I shot this Pintail today, what do you think of the pin? We had a fun day at Farmington.


----------



## Duurty1 (Sep 10, 2007)

it defenetly looks like a drake pinner


----------



## TagmBagm (Nov 4, 2007)

Check out that sprig. How long does it measure from the other tail feathers?


----------



## tanman (Dec 16, 2007)

Its a little over 4 inches from the last tail feather.


----------



## TagmBagm (Nov 4, 2007)

In my opinion a four inch sprig is definately wall worthy.


----------



## dkhntrdstn (Sep 7, 2007)

that sucker should be going on the wall right there. very nice.


----------



## Rabbit_slayer16 (Oct 18, 2007)

Nice sprig. Hope i can get one like that tonight!


----------



## 2muchsnow (Dec 3, 2007)

Tanman,
Hmmmmmm, I seem to remember shooting one exactly like that but somehow ended up with his mini sprig brother. If you put him on the wall you might have to put an * in the little plaque. man that was fun. No pic of the GWT? He was pretty good looking as well. Maybe we get boser to go next time.


----------



## huntin4ever (Dec 18, 2007)

how far out did you walk and were did you go to


----------



## rylwlf (Dec 19, 2007)

I actually had me one much bigger than that, 'bout 6-8 pounds. Friday of last week, it was frozen solid. Yep, it was a Norbest.

Beautiful bird. Are you going to mount it? I think you should, it looks perfect. Did it have a tag on it? If it says, "Quackers" it belongs to Allie. She hasn't seen her pet for a while.

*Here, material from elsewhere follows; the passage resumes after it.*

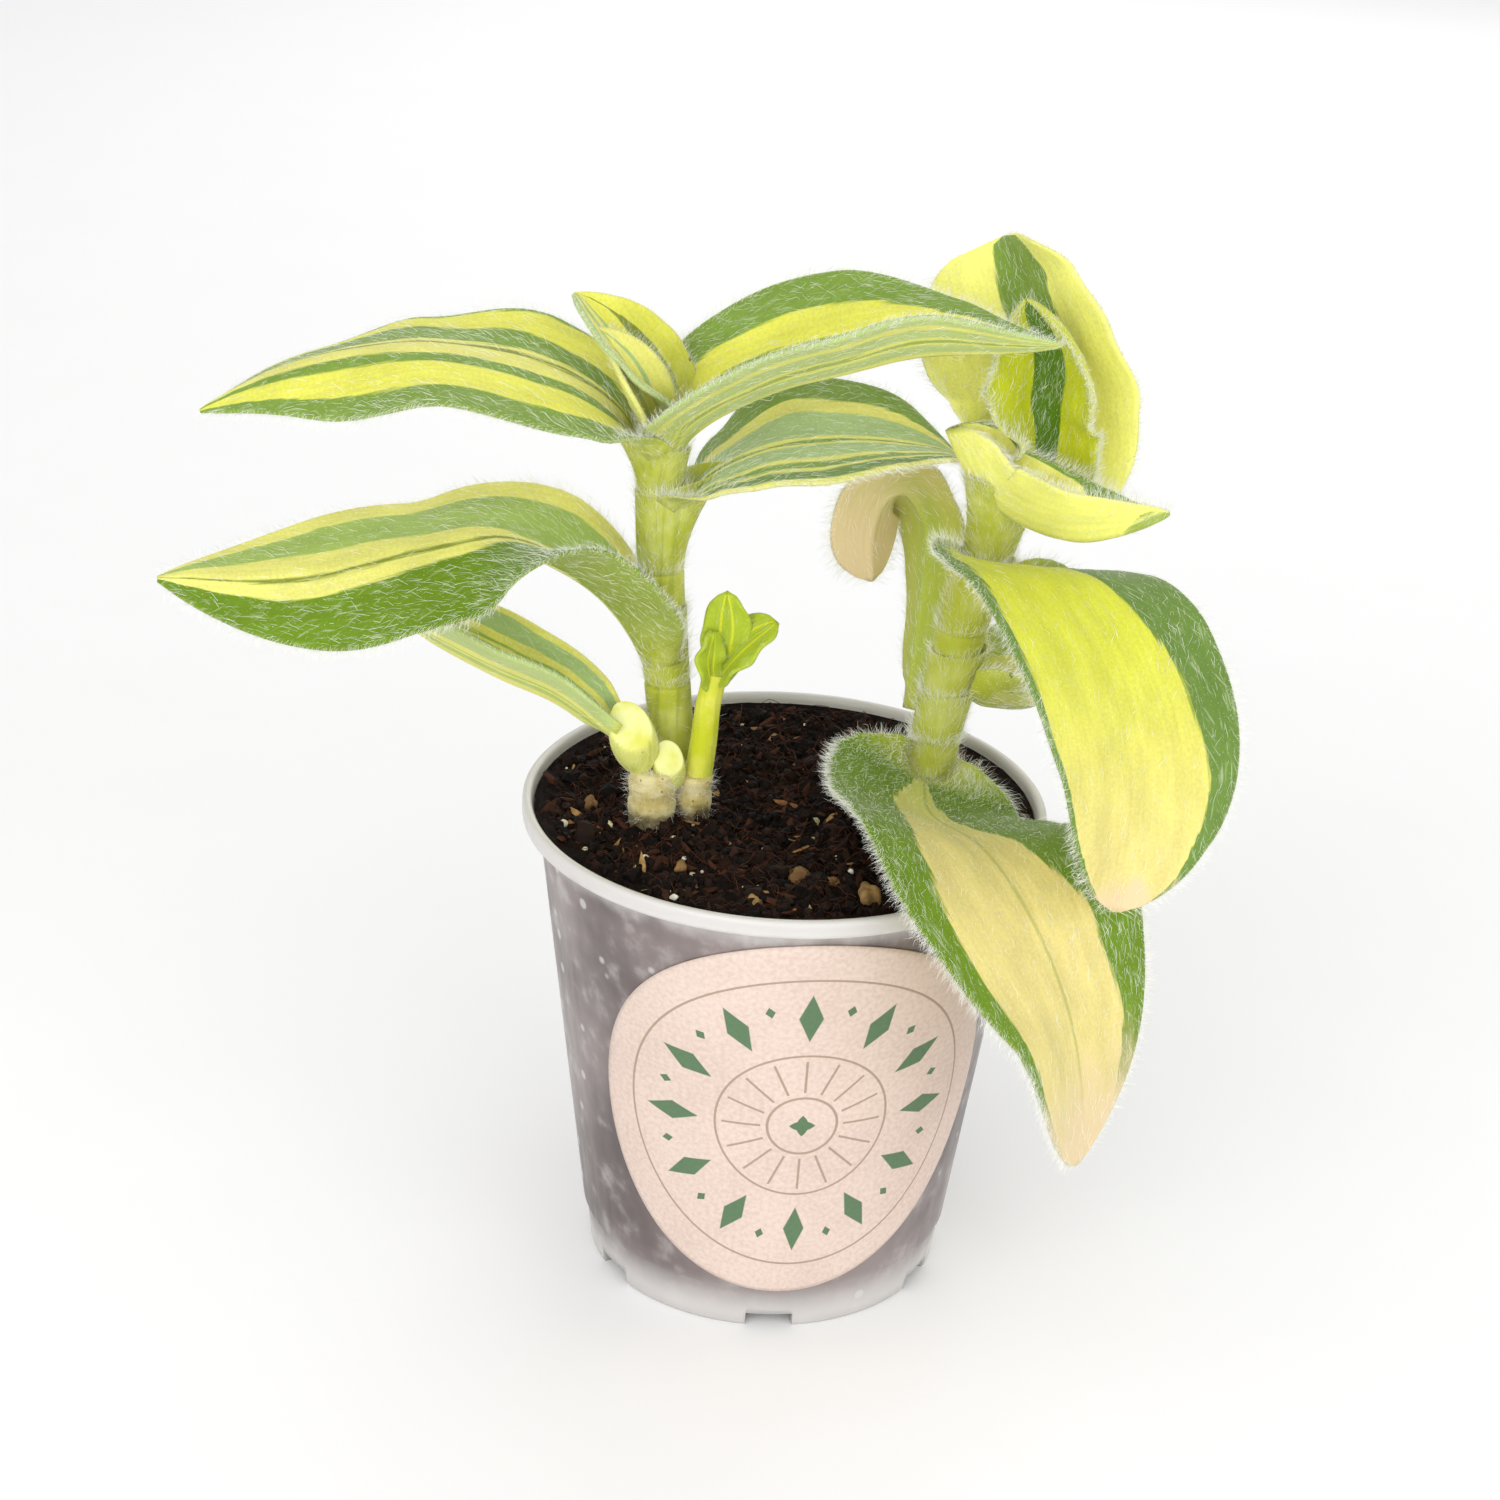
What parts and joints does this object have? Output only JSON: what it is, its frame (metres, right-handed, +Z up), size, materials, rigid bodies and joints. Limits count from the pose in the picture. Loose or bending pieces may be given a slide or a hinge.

I can't believe the duckathon. I think the only thing needing to be added to the process to get out there is a 13.1 mile run.


----------



## Texscala (Sep 8, 2007)

I thought this post was a joke at first but then I realized that it was done before I even posted (or killed) mine.

Check this out.

http://utahbirddogs.com/forum/viewtopic.php?f=12&t=825


----------



## 2muchsnow (Dec 3, 2007)

Texscala said:


> I thought this post was a joke at first but then I realized that it was done before I even posted (or killed) mine.
> 
> Funny, that photo is almost exactly the same. Same shirt almost.
> But, I think our bird has a little longer sprig
> ...


----------



## Kraizee (Sep 17, 2007)

That's a nice sprig for sure! Hopefully one day I can get one like that.


----------



## Stuffinducks (Sep 19, 2007)

Dude, DUDE, dude...That is a Boone and Crocket Sprig! :mrgreen: You better give me a call... :wink: 

I'm known as the Sprig Master Gereral!

Nice bird.

SD


----------